Allow me to expound upon my ignorance: are lnbs capable or receiving only one transponder from one satellite at a time? Or rather that they are limited to odd or even banks of transponders at a time? How do my 2 Tivos access 4 different transponders on one satellite at a time?

Thanks!


----------



## cdru (Dec 4, 2003)

beejaycee said:


> Here's where I show my lack of understanding of the wonderful technology that allows me to enjoy the Simpsons! What is the inherent limitation of satellite reception that requires switches on the end of LNBs? Why can't the switching component be built integral to the receiver so that only one cable need be run from the dish into the house? It is a cost factor or a technology factor?
> 
> Allow me to expound upon my ignorance: are lnbs capable or receiving only one transponder from one satellite at a time? Or rather that they are limited to odd or even banks of transponders at a time? How do my 2 Tivos access 4 different transponders on one satellite at a time?
> 
> Thanks!


As I understand it, older style LNBs would only receive the horizontal or vertical polarity of the signal. The external switch was required to choose between the two different signals. You'll see references to using an old primestar dish as a poor-man's superdish but many primestar dishes had seperate LNBs for each polarity..requiring 2 different LNBs.

Then came along dual LNBs that really had 2 lnbs built into one physical housing. They still required a switch, but everything was together. Then came twins which had the built in switch for 2 outputs and the quad which had 4.

Your Tivo has probably 2 different cables. Each cable can see the signal from one satellite, either even or odd transponders. Your switch has 2 or 4 cables coming from it to the satellite which carries each polarity from 1 or 2 satellites. By instructing the switch which polarity to switch to as well as satellite, it can see anything at the same time.
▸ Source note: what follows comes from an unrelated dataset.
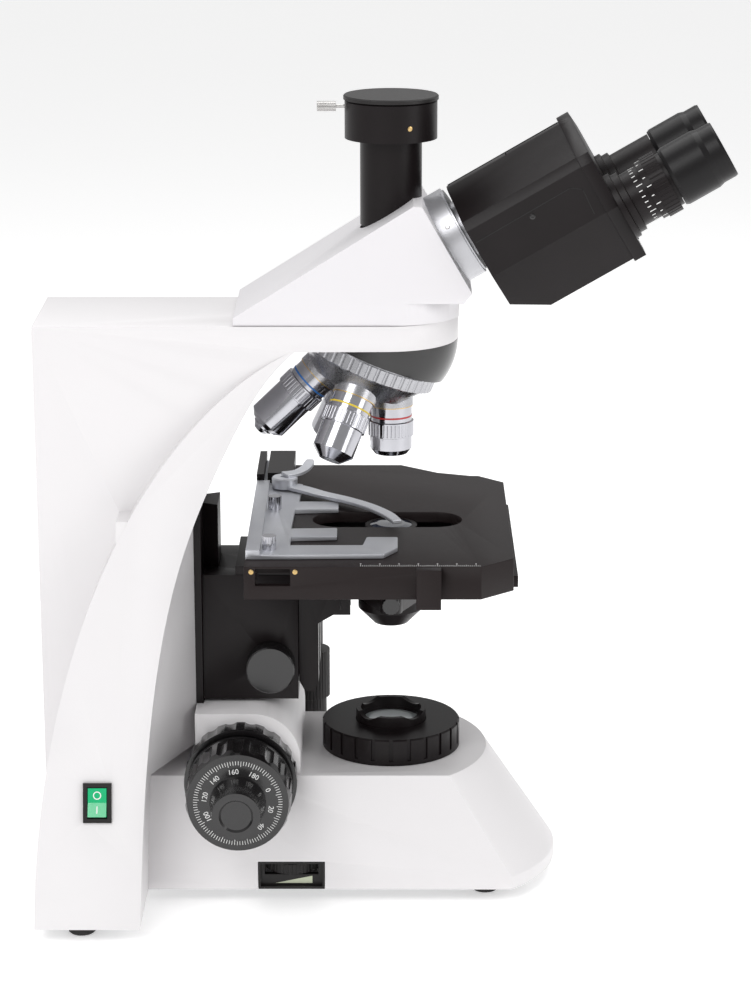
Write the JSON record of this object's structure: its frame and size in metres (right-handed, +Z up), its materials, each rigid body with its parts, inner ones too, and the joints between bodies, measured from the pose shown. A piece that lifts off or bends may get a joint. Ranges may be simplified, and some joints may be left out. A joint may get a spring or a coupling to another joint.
{
  "type": "trinocular compound microscope",
  "caption": "Upright laboratory microscope with an inclined twin-eyepiece head, vertical camera tube, tilted objective turret, mechanical stage, condenser and coaxial focus knobs.",
  "frame": {"origin": "on the table under the middle of the whole instrument", "axes": "+X towards the user and the eyepieces, +Y to the user's right, +Z up"},
  "size_m": [0.3706, 0.238, 0.4347],
  "materials": {
    "white_paint": "satin powder coat",
    "head_paint": "satin powder coat",
    "black_paint": "satin",
    "stage_paint": "semi-gloss",
    "gloss_plastic": "polished",
    "matte_plastic": "fine texture",
    "satin_steel": "satin",
    "chrome": "polished",
    "holder_steel": "satin dark",
    "brass": "machined",
    "rubber": "matte",
    "glass": "coated",
    "frosted_glass": "ground",
    "mirror": "front surface",
    "green_plastic": "translucent",
    "sheet_steel": "matte",
    "circuit_board": "solder mask",
    "lamp_parts": "ceramic"
  },
  "bodies": {
    "stand": {"arm_casting": "white_paint", "base_casting": "white_paint", "bottom_plates": "sheet_steel", "rubber_feet": "rubber", "power_inlet": "matte_plastic", "switch_frame": "matte_plastic", "dimmer_bezel": "matte_plastic", "power_board": "circuit_board", "lamp": "lamp_parts", "folding_mirror": "mirror", "field_lens_ring": "black_paint", "field_lens": "frosted_glass", "focus_guide_rail": "black_paint", "nosepiece_housing": "black_paint", "turret_pivot": "satin_steel"},
    "power_switch": {"switch_rocker": "green_plastic"},
    "dimmer": {"dimmer_wheel": "matte_plastic"},
    "field_diaphragm": {"field_diaphragm_ring": "black_paint"},
    "coarse_drive": {"coarse_shaft": "satin_steel", "coarse_knobs": "gloss_plastic"},
    "fine_drive": {"fine_shaft": "satin_steel", "fine_knobs": "gloss_plastic"},
    "focus_carriage": {"focus_block": "black_paint", "focus_rack": "brass", "stage_bracket": "black_paint", "stage_base_plate": "black_paint", "stage_drive_housing": "black_paint"},
    "condenser": {"condenser_carrier": "black_paint", "condenser_body": "black_paint", "condenser_lens": "glass"},
    "condenser_clamp": {"condenser_clamp": "satin_steel"},
    "aperture_diaphragm": {"iris_ring": "black_paint"},
    "condenser_drive": {"condenser_knob": "matte_plastic"},
    "stage_plate": {"stage_top_plate": "stage_paint"},
    "stage_upper_drive": {"stage_upper_knob": "matte_plastic"},
    "stage_lower_drive": {"stage_lower_knob": "matte_plastic"},
    "holder_carriage": {"slide_holder": "holder_steel", "guide_bars": "black_paint", "holder_screws": "chrome"},
    "slide_clip": {"spring_clip": "holder_steel"},
    "turret": {"turret": "satin_steel", "objective_4x": "chrome", "objective_10x": "chrome", "objective_40x": "chrome", "objective_100x": "chrome"},
    "tip_40x": {"nose_40x": "chrome"},
    "tip_100x": {"nose_100x": "chrome"},
    "head": {"head_housing": "head_paint", "flange_ring": "satin_steel", "phototube": "black_paint", "camera_adapter": "black_paint"},
    "left_eye_half": {"left_prism_box": "black_paint", "left_tube": "black_paint", "left_eyepiece": "matte_plastic"},
    "right_eye_half": {"right_prism_box": "black_paint", "right_tube": "black_paint", "right_eyepiece": "matte_plastic"},
    "diopter": {"diopter_ring": "black_paint"},
    "dust_cap": {"dust_cap": "matte_plastic"},
    "adapter_screw": {"thumbscrew": "satin_steel"}
  },
  "joints": [
    {"name": "switch_rock", "type": "hinge", "parent": "stand", "child": "power_switch", "pos_m": [-0.14959, -0.09821, 0.0736], "axis": [1, 0, 0], "range_deg": [0, 16]},
    {"name": "dimmer_turn", "type": "hinge", "parent": "stand", "child": "dimmer", "pos_m": [-0.04889, -0.04289, 0.018], "axis": [0, 0, 1], "range_deg": [-135, 135]},
    {"name": "field_diaphragm_turn", "type": "hinge", "parent": "stand", "child": "field_diaphragm", "pos_m": [0.00541, -0.00299, 0.08], "axis": [0, 0, 1], "range_deg": [0, 90]},
    {"name": "focus_slide", "type": "slide", "parent": "stand", "child": "focus_carriage", "axis": [0, 0, 1], "range_m": [-0.0012, 0.0175]},
    {"name": "coarse_turn", "type": "hinge", "parent": "stand", "child": "coarse_drive", "pos_m": [-0.07539, -0.00299, 0.074], "axis": [0, 1, 0], "range_deg": [-15, 165]},
    {"name": "fine_turn", "type": "hinge", "parent": "stand", "child": "fine_drive", "pos_m": [-0.07539, -0.00299, 0.074], "axis": [0, 1, 0], "continuous": true},
    {"name": "condenser_slide", "type": "slide", "parent": "focus_carriage", "child": "condenser", "axis": [0, 0, 1], "range_m": [-0.018, 0.0005]},
    {"name": "condenser_knob_turn", "type": "hinge", "parent": "focus_carriage", "child": "condenser_drive", "pos_m": [-0.05989, -0.03299, 0.1285], "axis": [0, 1, 0], "range_deg": [-10, 215]},
    {"name": "condenser_clamp_turn", "type": "hinge", "parent": "condenser", "child": "condenser_clamp", "pos_m": [0.00541, -0.05299, 0.17], "axis": [0, 1, 0], "range_deg": [0, 180]},
    {"name": "aperture_turn", "type": "hinge", "parent": "condenser", "child": "aperture_diaphragm", "pos_m": [0.00541, -0.00299, 0.155], "axis": [0, 0, 1], "range_deg": [0, 34]},
    {"name": "stage_front_back", "type": "slide", "parent": "focus_carriage", "child": "stage_plate", "axis": [1, 0, 0], "range_m": [-0.017, 0.023]},
    {"name": "stage_upper_knob_turn", "type": "hinge", "parent": "focus_carriage", "child": "stage_upper_drive", "pos_m": [-0.04289, 0.10701, 0.12], "axis": [0, 0, 1], "range_deg": [-170, 230]},
    {"name": "stage_left_right", "type": "slide", "parent": "stage_plate", "child": "holder_carriage", "axis": [0, 1, 0], "range_m": [-0.025, 0.025]},
    {"name": "stage_lower_knob_turn", "type": "hinge", "parent": "focus_carriage", "child": "stage_lower_drive", "pos_m": [-0.04289, 0.10701, 0.06], "axis": [0, 0, 1], "range_deg": [-250, 250]},
    {"name": "clip_swing", "type": "hinge", "parent": "holder_carriage", "child": "slide_clip", "pos_m": [-0.05459, 0.05201, 0.206], "axis": [0, 0, 1], "range_deg": [0, 22], "stiffness_Nm_per_rad": 0.15, "springref_deg": -20.05},
    {"name": "turret_turn", "type": "hinge", "parent": "stand", "child": "turret", "pos_m": [-0.01022, -0.00299, 0.28538], "axis": [-0.3907, 0, -0.9205], "continuous": true},
    {"name": "tip_40x_retract", "type": "slide", "parent": "turret", "child": "tip_40x", "axis": [0.7193, 0, 0.6947], "range_m": [0, 0.004], "stiffness_N_per_m": 300, "springref_m": -0.003},
    {"name": "tip_100x_retract", "type": "slide", "parent": "turret", "child": "tip_100x", "axis": [0.3597, -0.3907, 0.8473], "range_m": [0, 0.004], "stiffness_N_per_m": 300, "springref_m": -0.003},
    {"name": "head_turn", "type": "hinge", "parent": "stand", "child": "head", "pos_m": [0.00541, -0.00299, 0.33], "axis": [0, 0, 1], "continuous": true},
    {"name": "left_eye_swing", "type": "hinge", "parent": "head", "child": "left_eye_half", "pos_m": [0.04491, -0.00299, 0.3631], "axis": [0.866, 0, 0.5], "range_deg": [-9, 12]},
    {"name": "right_eye_swing", "type": "hinge", "parent": "head", "child": "right_eye_half", "pos_m": [0.04491, -0.00299, 0.3631], "axis": [0.866, 0, 0.5], "range_deg": [-12, 9]},
    {"name": "diopter_turn", "type": "hinge", "parent": "left_eye_half", "child": "diopter", "pos_m": [0.14391, -0.03599, 0.39162], "axis": [0.866, 0, 0.5], "range_deg": [-150, 150]},
    {"name": "dust_cap_lift", "type": "slide", "parent": "head", "child": "dust_cap", "axis": [0, 0, 1], "range_m": [0, 0.02]},
    {"name": "adapter_screw_turn", "type": "hinge", "parent": "head", "child": "adapter_screw", "pos_m": [-0.02459, -0.00299, 0.4284], "axis": [1, 0, 0], "range_deg": [0, 180]}
  ],
  "couplings": [
    {"joint": "coarse_turn", "follows": "focus_slide", "rad_per_m": 158.73},
    {"joint": "condenser_knob_turn", "follows": "condenser_slide", "rad_per_m": -200},
    {"joint": "stage_upper_knob_turn", "follows": "stage_front_back", "rad_per_m": 166.67},
    {"joint": "stage_lower_knob_turn", "follows": "stage_left_right", "rad_per_m": 166.67},
    {"joint": "right_eye_swing", "follows": "left_eye_swing", "ratio": -1}
  ]
}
With Dish Networks DishPro, the cable coming from the satellite stacks the signal going to the switch. Both polarities go across the same cable and get unstacked at the switch. This means that fewer cable runs are required to get to the switch. Soon Dish will release a new switch that stacks two independent signals between the switch and the receiver. This would mean that a dual tuner system would only require 1 cable from the switch to a special diplexer that would unstack the signal.

Hope this explains it...and it's very likely I messed something up with my terminology along the way.


----------



## James Long (Apr 17, 2003)

Basic LNBs give you either odd or even transponders, block down converted to fit between 950 and 1450 MHz on the coax. The switch in the LNB decides what set you get, up to 16 transponders at a time.

The next level of difficulty is a stacked LNB. Odd transponders starting at 950MHz and even transponders upconverted above 1450. This feed could give you all 32 transponders on a satellite.

After that you have switches that allow multiple LNBs to be switched onto one cable. You get one satellite at a time, and depending on what kind of LNBs you have, up to 16 or 32 transponders.

E* has "Dual LNBs" with a switch built in that can switch between the LNB and polarity, and multiple outputs that can feed separate signals to separate receivers. I don't believe D* has "Dual LNB", but I add them for completeness.

A normal receiver can pick up ONE transponder at a time. Dual tuner receivers can pick up more than one, but still limited to what comes down the cable (one satellite or one polarity, depending on LNBs).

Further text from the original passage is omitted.